Rents in the private sector are too high for a lot of people and social housing just isn’t available to most unless they have special circumstances. It doesn’t matter what the Tories say; there are more unemployed people around now than there were five years ago. When will people wake up and stop believing this Government? If it’s not you this time, it will be next!

Hours of fun on motorway

From: Mike Smith, Birkby, Huddersfield.

I WAS interested in Geoff North’s letter (The Yorkshire Post, October 15) about an 11mph speed limit on the maintenance lane alongside motorways.I think it could be part of a game being developed by the Highways Agency to stop children getting bored on long journeys. I can only guess but it might be called “Spot the Worker”.

I travelled the length of the M1 from Huddersfield to London as a passenger two weeks ago and marvelled at the lengthy stretches of 50mph speed limits.

I think the game will go something like this. Mum or Dad sets the trip and the children count the number of cones per mile. They also have to spot any workers or working vehicles for which they get points. If they spot a total of more than 10 per 50 miles, the Highways Agency will give prizes because if there are any more than that, they will want to know what has gone wrong with the system.

At just one point there was a lot of activity with lots of vehicles and workers. That will be just to keep the game interesting and I suspect could be one that will get an 11mph or similar odd speed limit. Some boffin will have worked out that is the optimum speed to enable children up to ten years old to count the total. The Agency then gives a star prize for correct answers.

There are still one or two gaps to be filled before the entire M1 is covered with 50mph cones so I can’t see the game coming out for this Christmas.

From: Michael J Robinson, Park Lane, Berry Brow, Huddersfield.

GEOFF North wonders why traffic in the maintenance lane alongside the motorway is shown as being restricted to 11mph.

I understand that this curiously specific speed is designed to register in drivers’ minds. The psychology is that 10mph would be routine and not be particularly noticeable, whereas 11mph does register.

Misleading over pensions

From: Colin Jackson, Sandal, Wakefield.

I THINK that Nigel Boddy should check his facts about police pensions before rushing into print (The Yorkshire Post, October 13). Throughout most of the 20th century, many policemen joined “the job” because at the end of 25 years service they could expect to receive a pension equal to half their salary or at the end of 30 years that pension would be two thirds of salary.
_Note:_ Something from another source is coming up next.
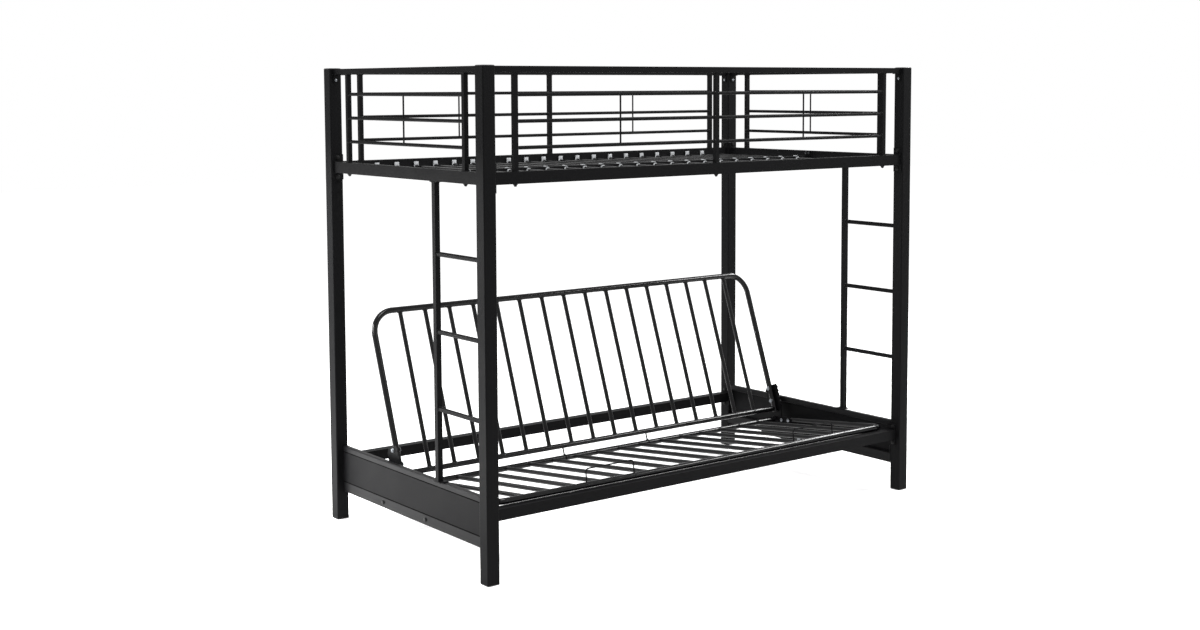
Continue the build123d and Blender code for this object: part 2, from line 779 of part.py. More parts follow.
with BuildPart() as seat_axle_tube:
    with BuildSketch(along(seat_direction, -axle_end_x)):
        ring_section(tube_radius, tube_wall)
    extrude(amount=2 * axle_end_x)
save(seat_axle_tube, "seat_axle_tube")

with BuildPart() as seat_bars:
    with BuildSketch(Plane(origin=axle_point, x_dir=(1, 0, 0), z_dir=seat_direction)):
        with GridLocations(frame_bar_pitch, 0, frame_bar_count, 1):
            ring_section(frame_bar_diameter / 2, frame_bar_wall)
    extrude(amount=seat_length)
    with BuildSketch(along(seat_direction, -frame_half_width)):
        with Locations((0, 0), (seat_length, 0)):
            Circle(tube_radius + weld_gap)
    extrude(amount=2 * frame_half_width, mode=Mode.SUBTRACT)
save(seat_bars, "seat_bars")

with BuildPart() as seat_hinge_plates:
    for side_x in (-1, 1):
        with BuildSketch(along(seat_direction, side_x * (seat_plate_x - hinge_plate / 2))):
            Circle(seat_plate_eye)
            with Locations((seat_plate_reach, 0)):
                Circle(seat_plate_tail)
            make_hull()
            Circle(axle_bolt_radius + fit_clearance, mode=Mode.SUBTRACT)
            with Locations(*[(reach, 0) for reach in seat_bolts]):
                Circle(bolt_radius + hole_clearance, mode=Mode.SUBTRACT)
        extrude(amount=hinge_plate / 2, both=True)
save(seat_hinge_plates, "seat_hinge_plates")


def hinge_bolts(head_x, end_x, direction, reaches):
    """Hexagon bolts through a hinge plate and the frame tube, heads on the inner side."""
    with BuildPart() as bolts:
        for side_x in (-1, 1):
            plane = Plane(origin=(side_x * head_x, axle_back, axle_height), x_dir=direction, z_dir=(side_x, 0, 0))
            with BuildSketch(plane):
                with Locations(*[(reach, 0) for reach in reaches]):
                    hexagon(bolt_head_flats)
            extrude(amount=-bolt_head_height)
            with BuildSketch(plane):
                with Locations(*[(reach, 0) for reach in reaches]):
                    Circle(bolt_radius)
            extrude(amount=end_x - head_x)
    return bolts


seat_bolts_part = hinge_bolts(seat_plate_x - hinge_plate, frame_half_width, seat_direction, seat_bolts)
save(seat_bolts_part, "seat_plate_bolts")

# Bolts on which the seat, backrest and arms turn, each with a spacer sleeve between the two plates
axle_inside = tube_radius - tube_wall - hole_clearance
with BuildPart() as axle_bolts:
    for side_x in (-1, 1):
        plane = Plane(origin=(side_x * axle_head_x, axle_back, axle_height), x_dir=(0, 1, 0),
                      z_dir=(side_x, 0, 0))
        with BuildSketch(plane):
            hexagon(axle_bolt_head_flats)
        extrude(amount=axle_bolt_head_height)
        with BuildSketch(plane):
            Circle(axle_bolt_radius)
        extrude(amount=-(axle_head_x - axle_end_x))
        with BuildSketch(plane.offset(tube_outer_x - axle_head_x)):
            Circle(axle_sleeve_radius)
        extrude(amount=-frame_tube)
        with BuildSketch(plane.offset(axle_end_x - axle_head_x)):
            Circle(axle_inside)
        extrude(amount=-axle_plug_length)
save(axle_bolts, "axle_bolts")

# Wire stops on the front tube that keep the mattress from sliding off
with BuildPart() as mattress_stops:
    for middle in stop_middles:
        stop_plane = Plane(origin=Vector(*axle_point) + seat_direction * seat_length + Vector(middle, 0, 0),
                           x_dir=(1, 0, 0), z_dir=seat_direction)
        with BuildLine(stop_plane) as stop_path:
            FilletPolyline(
                (-stop_width / 2, tube_radius + weld_gap),
                (-stop_width / 2, tube_radius + stop_height),
                (stop_width / 2, tube_radius + stop_height),
                (stop_width / 2, tube_radius + weld_gap),
                radius=stop_bend,
            )
        with BuildSketch(Plane(origin=stop_path.line @ 0, z_dir=stop_path.line % 0)):
            Circle(stop_wire / 2)
        sweep(path=stop_path.line)
save(mattress_stops, "mattress_stops")

# Backrest, a bent tube open at the bottom
back_plane = Plane(origin=axle_point, x_dir=(1, 0, 0), z_dir=Vector(1, 0, 0).cross(back_direction))
back_bolts = [back_bolt_first, back_bolt_second]
with BuildPart() as back_frame:
    with BuildLine(back_plane) as back_path:
        FilletPolyline(
            (-frame_half_width, back_tube_setback),
            (-frame_half_width, back_length),
            (frame_half_width, back_length),
            (frame_half_width, back_tube_setback),
            radius=back_corner,
        )
    with BuildSketch(Plane(origin=back_path.line @ 0, z_dir=back_path.line % 0)):
        ring_section(tube_radius, tube_wall)
    sweep(path=back_path.line)
    for side_x in (-1, 1):
        with BuildSketch(along(back_direction, side_x * frame_half_width)):
            with Locations(*[(reach, 0) for reach in back_bolts]):
                Circle(bolt_radius + hole_clearance)
        extrude(amount=frame_tube, both=True, mode=Mode.SUBTRACT)
save(back_frame, "back_frame")

with BuildPart() as back_low_rail:
    with BuildSketch(along(back_direction, -frame_half_width)):
        with Locations((back_low_tube_offset, 0)):
            ring_section(back_low_tube / 2, tube_wall)
    extrude(amount=2 * frame_half_width)
    with BuildSketch(Plane(origin=axle_point, x_dir=(1, 0, 0), z_dir=back_direction)):
        with Locations((-frame_half_width, 0), (frame_half_width, 0)):
            Circle(tube_radius + weld_gap)
    extrude(amount=2 * back_low_tube_offset, mode=Mode.SUBTRACT)
save(back_low_rail, "back_low_tube")

with BuildPart() as back_bars:
    with BuildSketch(Plane(origin=axle_point, x_dir=(1, 0, 0), z_dir=back_direction).offset(back_low_tube_offset)):
        with GridLocations(frame_bar_pitch, 0, frame_bar_count, 1):
            ring_section(frame_bar_diameter / 2, frame_bar_wall)
    extrude(amount=back_length - back_low_tube_offset)
    with BuildSketch(along(back_direction, -frame_half_width)):
        with Locations((back_low_tube_offset, 0)):
            Circle(back_low_tube / 2 + weld_gap)
        with Locations((back_length, 0)):
            Circle(tube_radius + weld_gap)
    extrude(amount=2 * frame_half_width, mode=Mode.SUBTRACT)
save(back_bars, "back_bars")

# Hinge plates of the backrest, with a row of catch teeth along the front edge
tooth_pitch = (back_plate_top - back_plate_corner - back_plate_foot) / tooth_count
with BuildPart() as back_hinge_plates:
    for side_x in (-1, 1):
        plate_plane = along(back_direction, side_x * (back_plate_x - hinge_plate / 2))
        with BuildSketch(plate_plane):
            with BuildLine():
                outline = [(0, -seat_plate_eye), (back_plate_rear_foot, -back_plate_rear)]
                outline.append((back_plate_top - back_plate_bevel, -back_plate_rear))
                outline.append((back_plate_top, back_plate_bevel - back_plate_rear))
                outline.append((back_plate_top, back_plate_front))
                for tooth in range(tooth_count):
                    start = back_plate_top - back_plate_corner - tooth * tooth_pitch
                    outline.append((start, back_plate_front))
                    outline.append((start - tooth_pitch / 2, back_plate_front + tooth_height))
                outline.append((back_plate_foot, back_plate_front))
                outline.append((0, seat_plate_eye))
                Polyline(*outline, close=True)
            make_face()
            Circle(seat_plate_eye)
            Circle(axle_bolt_radius + fit_clearance, mode=Mode.SUBTRACT)
            with Locations(*[(reach, 0) for reach in back_bolts]):
                Circle(bolt_radius + hole_clearance, mode=Mode.SUBTRACT)
        extrude(amount=hinge_plate / 2, both=True)
save(back_hinge_plates, "back_hinge_plates")

back_bolts_part = hinge_bolts(tube_inner_x, back_plate_x + back_bolt_end, back_direction, back_bolts)
save(back_bolts_part, "back_plate_bolts")

# Wire ties from the low tube of the backrest, each with an eye round the axle tube
tie_end = back_low_tube_offset - back_low_tube / 2 - weld_gap
tie_eye = tube_radius + tie_eye_clearance
with BuildPart() as tie_links:
    for side_x in (-1, 1):
        with BuildSketch(along(back_direction, side_x * tie_reach)):
            ring_section(tie_eye + tie_wire / 2, tie_wire / 2)
        extrude(amount=tie_wire / 2, both=True)
        with BuildSketch(Plane(origin=Vector(*axle_point) + Vector(side_x * tie_reach, 0, 0),
                               x_dir=(1, 0, 0), z_dir=back_direction).offset(tie_eye + tie_wire / 4)):
            Rectangle(tie_wire, tie_wire)
        extrude(amount=tie_end - tie_eye - tie_wire / 4)
save(tie_links, "tie_links")

print("seat tilt", round(seat_tilt, 4), "arm foot y", round(arm_foot_y, 4), "arm length", round(arm_length, 4))
print("arm angle from", round(sofa_angle, 4), "to", round(flat_angle, 4), "flat axle height", flat_height)
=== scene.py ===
# %% [markdown]
# A bunk bed of black steel tube stands over a futon frame that folds from sofa to flat bed. The
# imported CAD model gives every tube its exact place. This lesson loads it as a fixed frame, then
# adds what a maker sees close up: weld beads, domed nuts, moulded plugs, clips and coated metal.
# Lengths are in metres, and angles in radians.

import json
import math

import bmesh
import bpy
from mathutils import Matrix, Vector


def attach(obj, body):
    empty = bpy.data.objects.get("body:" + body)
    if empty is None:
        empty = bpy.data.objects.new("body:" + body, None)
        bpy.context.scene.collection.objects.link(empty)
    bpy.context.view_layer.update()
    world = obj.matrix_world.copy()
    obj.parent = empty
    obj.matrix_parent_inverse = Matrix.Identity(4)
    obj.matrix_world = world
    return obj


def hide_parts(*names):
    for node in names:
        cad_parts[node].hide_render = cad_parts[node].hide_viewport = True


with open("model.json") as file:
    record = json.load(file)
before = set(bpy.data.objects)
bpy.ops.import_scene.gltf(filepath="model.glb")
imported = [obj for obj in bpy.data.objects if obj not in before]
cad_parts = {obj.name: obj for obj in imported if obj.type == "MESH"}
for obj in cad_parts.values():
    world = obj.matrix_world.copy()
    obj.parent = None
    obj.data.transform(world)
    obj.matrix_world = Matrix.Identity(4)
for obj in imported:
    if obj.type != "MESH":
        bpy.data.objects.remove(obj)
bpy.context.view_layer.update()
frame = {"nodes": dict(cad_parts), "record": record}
nodes = frame["nodes"]
bpy.ops.object.select_all(action="DESELECT")

# %% [markdown]
# The photograph was taken from the front left, a little below the top of the bed, with a normal
# lens of some 47 mm. Its posts are parallel, as in a view that looks level and is shifted down.
# Here the camera is tipped down by nearly five degrees instead and shifted only a little, so that
# views from other sides keep the whole bed in the picture.

# %% Camera
camera_place = (-3.6818, -4.6429, 1.5944)
camera_turn = -0.6599
camera_pitch = 0.0843
camera_roll = 0.0038
camera_lens = 47.16
camera_shift = (-0.0088, -0.08)

bpy.ops.object.camera_add(
    location=camera_place, rotation=(math.pi / 2 - camera_pitch, camera_roll, camera_turn)
)
camera = bpy.context.object
camera.data.lens = camera_lens
camera.data.shift_x, camera.data.shift_y = camera_shift
bpy.context.scene.camera = camera
bpy.context.scene.view_settings.view_transform = "Standard"
print("camera at", camera_place, "lens", camera_lens)

# %% [markdown]
# A product studio is a pale floor that runs into a white wall, with large soft lamps. The camera
# sees the floor as white paper, bright but for the soft shadow of the bed. That white is a glow
# that only the camera and shiny surfaces see, so it throws no light on the bed. One function adds
# nodes and one turns colours, for the studio and for every material that follows.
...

“Final salary pension” however is a slight misnomer. Police pensions were averages of salary over the final three years of service, so for Mr Boddy to suggest that someone could get promoted and immediately retire on a pension commensurate with their new rank is misleading.

Secondly, it has not been Parliament’s way in the past to backdate legislation in this way, so his suggestion that a review body be set up is unlikely. After all, time will see them die out.

Most would try to help

From: Bob Crowther, High Street, Crigglestone, Wakefield.

I READ with great interest, the comments made by the British Heart Foundation (The Yorkshire Post, October 16) regarding the failure of the passing public to attend to people who suffer heart attacks in public places.

I am sure that there are many caring and sympathetic people, although totally unqualified in the method of CPR, who would no doubt give all the help that they could. Unfortunately there are a minority who would not render assistance at any cost,

Do the British Heart Foundation take to task the police officers and ambulance crews who have refused to assist drowning victims in the past as they were not trained in the task and were acting within health and safety rules and regulations?

Life on low pay

From: Lucy Reid, Montague Street, York.

MANY low income families work so hard for very long hours (no different to higher income families). Cutting tax credits will dramatically affect their lives for the worse. Imagine how undervalued people must feel, as though it is their fault that the income they receive is low.